[Work instructions]
Repeat exactly and only the lines from the line containing "barrel_shell();" through the line containing "before = set(bpy.data.objects)", both included.
** Start Supplied records **
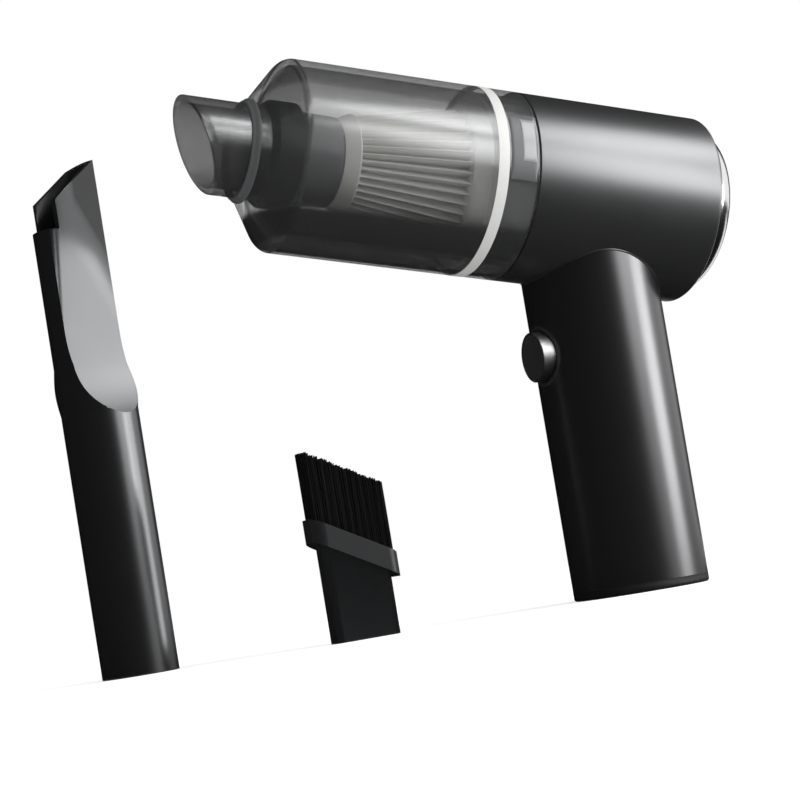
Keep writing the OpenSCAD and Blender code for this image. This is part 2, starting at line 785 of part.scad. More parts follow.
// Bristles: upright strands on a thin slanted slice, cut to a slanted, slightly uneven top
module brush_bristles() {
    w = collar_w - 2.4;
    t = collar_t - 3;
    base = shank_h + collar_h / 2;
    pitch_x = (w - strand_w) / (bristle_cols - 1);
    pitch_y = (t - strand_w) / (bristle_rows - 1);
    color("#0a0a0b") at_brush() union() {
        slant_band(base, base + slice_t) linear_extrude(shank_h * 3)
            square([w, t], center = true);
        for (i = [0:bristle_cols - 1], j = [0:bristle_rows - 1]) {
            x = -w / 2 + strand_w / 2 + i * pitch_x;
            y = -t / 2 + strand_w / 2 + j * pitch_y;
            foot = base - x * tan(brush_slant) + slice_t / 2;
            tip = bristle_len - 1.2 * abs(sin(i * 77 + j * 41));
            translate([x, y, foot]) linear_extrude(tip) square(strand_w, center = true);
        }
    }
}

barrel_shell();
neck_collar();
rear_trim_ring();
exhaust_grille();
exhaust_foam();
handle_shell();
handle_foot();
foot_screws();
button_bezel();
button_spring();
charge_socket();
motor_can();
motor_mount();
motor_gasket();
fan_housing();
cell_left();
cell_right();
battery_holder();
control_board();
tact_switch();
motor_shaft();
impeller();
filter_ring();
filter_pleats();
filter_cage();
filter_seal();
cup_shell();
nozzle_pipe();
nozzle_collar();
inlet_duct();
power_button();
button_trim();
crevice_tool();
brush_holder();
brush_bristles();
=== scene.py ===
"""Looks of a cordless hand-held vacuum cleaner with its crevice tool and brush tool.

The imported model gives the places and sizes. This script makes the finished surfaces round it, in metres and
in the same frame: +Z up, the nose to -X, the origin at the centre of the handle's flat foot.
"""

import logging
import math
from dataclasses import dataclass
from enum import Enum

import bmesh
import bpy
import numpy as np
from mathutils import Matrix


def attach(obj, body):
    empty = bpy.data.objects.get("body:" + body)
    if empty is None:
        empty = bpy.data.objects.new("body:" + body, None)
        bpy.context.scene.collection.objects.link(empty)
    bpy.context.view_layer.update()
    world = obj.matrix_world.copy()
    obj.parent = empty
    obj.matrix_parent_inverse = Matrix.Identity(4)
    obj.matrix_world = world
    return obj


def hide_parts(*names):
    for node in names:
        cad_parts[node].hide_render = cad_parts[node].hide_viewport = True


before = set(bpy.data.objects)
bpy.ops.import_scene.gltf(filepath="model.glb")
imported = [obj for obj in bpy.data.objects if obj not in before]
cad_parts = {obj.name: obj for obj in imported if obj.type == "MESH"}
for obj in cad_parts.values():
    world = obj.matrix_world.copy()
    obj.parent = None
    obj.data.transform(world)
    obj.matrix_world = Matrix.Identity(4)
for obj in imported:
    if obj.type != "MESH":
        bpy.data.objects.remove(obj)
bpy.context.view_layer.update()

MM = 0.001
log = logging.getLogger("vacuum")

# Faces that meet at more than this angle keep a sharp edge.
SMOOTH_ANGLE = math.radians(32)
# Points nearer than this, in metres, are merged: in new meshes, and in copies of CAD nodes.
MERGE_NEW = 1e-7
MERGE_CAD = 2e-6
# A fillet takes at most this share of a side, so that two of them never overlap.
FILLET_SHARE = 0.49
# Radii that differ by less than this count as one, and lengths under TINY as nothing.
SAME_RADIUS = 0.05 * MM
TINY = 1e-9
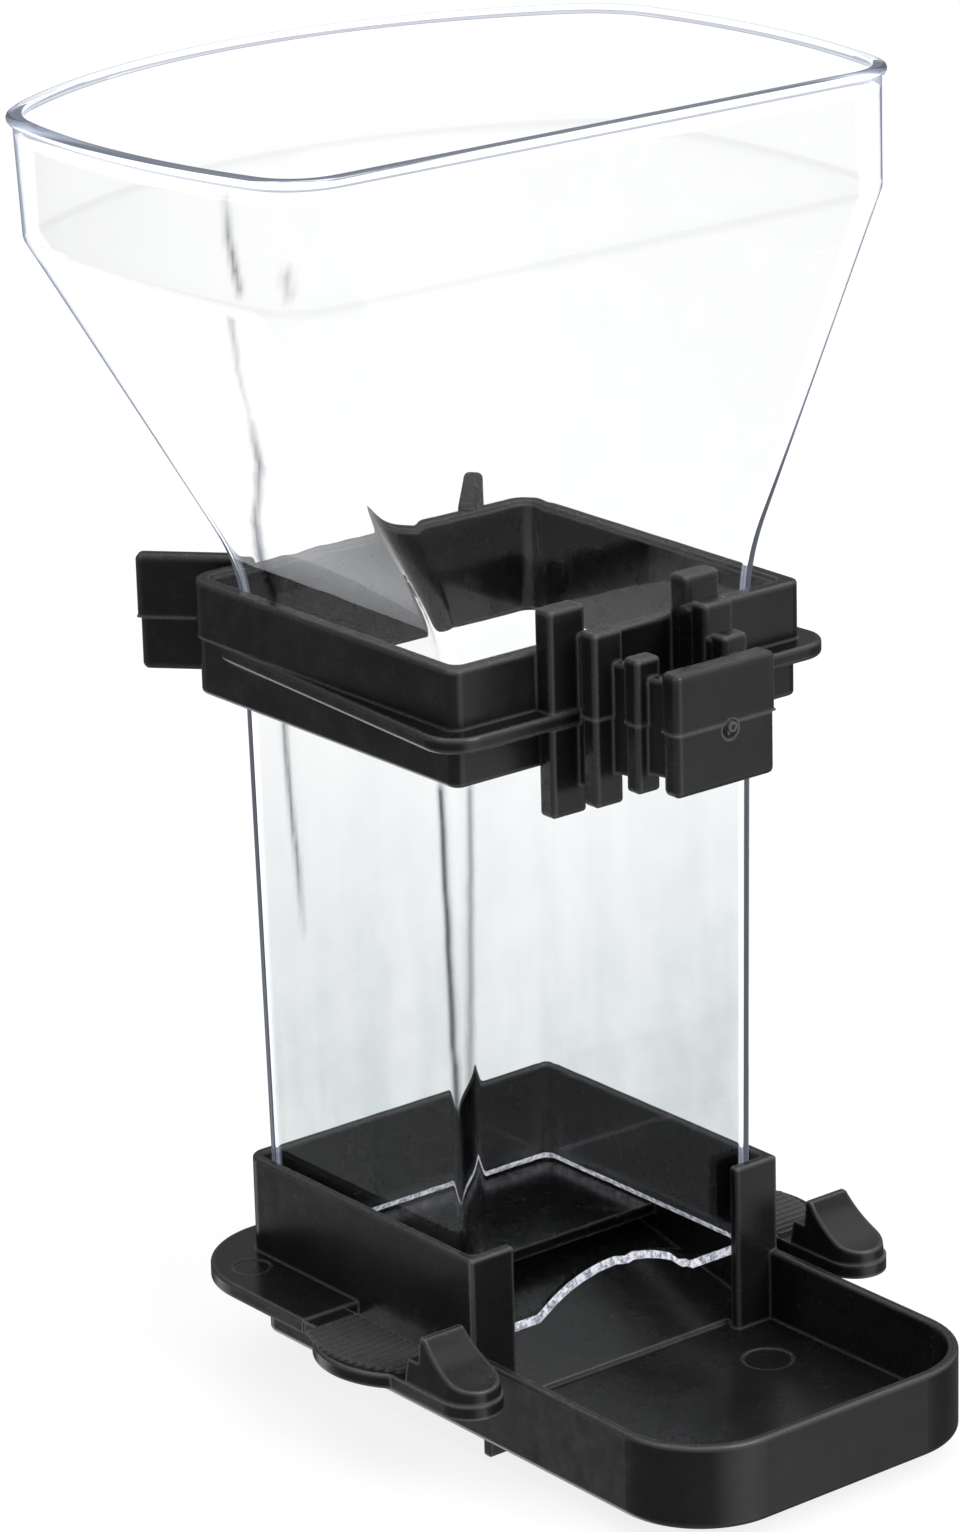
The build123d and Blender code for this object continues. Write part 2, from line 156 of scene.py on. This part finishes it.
** End Supplied records **
[Exercise output]
barrel_shell();
neck_collar();
rear_trim_ring();
exhaust_grille();
exhaust_foam();
handle_shell();
handle_foot();
foot_screws();
button_bezel();
button_spring();
charge_socket();
motor_can();
motor_mount();
motor_gasket();
fan_housing();
cell_left();
cell_right();
battery_holder();
control_board();
tact_switch();
motor_shaft();
impeller();
filter_ring();
filter_pleats();
filter_cage();
filter_seal();
cup_shell();
nozzle_pipe();
nozzle_collar();
inlet_duct();
power_button();
button_trim();
crevice_tool();
brush_holder();
brush_bristles();
=== scene.py ===
"""Looks of a cordless hand-held vacuum cleaner with its crevice tool and brush tool.

The imported model gives the places and sizes. This script makes the finished surfaces round it, in metres and
in the same frame: +Z up, the nose to -X, the origin at the centre of the handle's flat foot.
"""

import logging
import math
from dataclasses import dataclass
from enum import Enum

import bmesh
import bpy
import numpy as np
from mathutils import Matrix


def attach(obj, body):
    empty = bpy.data.objects.get("body:" + body)
    if empty is None:
        empty = bpy.data.objects.new("body:" + body, None)
        bpy.context.scene.collection.objects.link(empty)
    bpy.context.view_layer.update()
    world = obj.matrix_world.copy()
    obj.parent = empty
    obj.matrix_parent_inverse = Matrix.Identity(4)
    obj.matrix_world = world
    return obj


def hide_parts(*names):
    for node in names:
        cad_parts[node].hide_render = cad_parts[node].hide_viewport = True


before = set(bpy.data.objects)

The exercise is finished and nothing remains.